Implement a function to verify if a generated statement contains only entities present in a given knowledge base. Optimize for time and space complexity, and explain how your approach reduces hallucinations.
Interview
How to structure your answer
The approach involves converting the knowledge base into a set for O(1) lookups, extracting entities from the statement using NER, and validating each entity against the set. This reduces hallucinations by ensuring all entities are explicitly present in the KB. Time complexity is O(n + m) where n is text length and m is entity count.
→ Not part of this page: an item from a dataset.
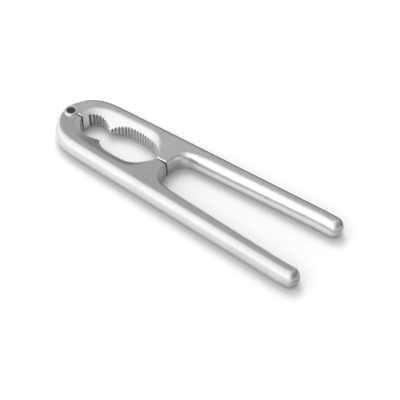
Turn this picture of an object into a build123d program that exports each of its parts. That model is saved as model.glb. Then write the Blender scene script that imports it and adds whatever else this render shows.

Space complexity is O(k) for the KB set.
Sample answer
The solution uses a set for the knowledge base to enable constant-time lookups. Entities in the generated statement are extracted using spaCy's NER, which identifies named entities like PERSON, ORG, and LOC. Each extracted entity is checked against the KB set. If any entity is not found, the statement is invalid. This approach reduces hallucinations by filtering out entities not in the KB, ensuring outputs are factually grounded. Time complexity is O(n + m) where n is text length and m is entity count. Space complexity is O(k) for the KB set. The method avoids full-text scanning and minimizes redundant checks, optimizing both time and memory usage.
Key points to mention
- • set data structure optimization
- • knowledge base preprocessing
- • hallucination reduction through strict entity validation
Common mistakes to avoid
- ✗ using linear search instead of hash map
- ✗ ignoring case normalization
- ✗ not handling entity synonyms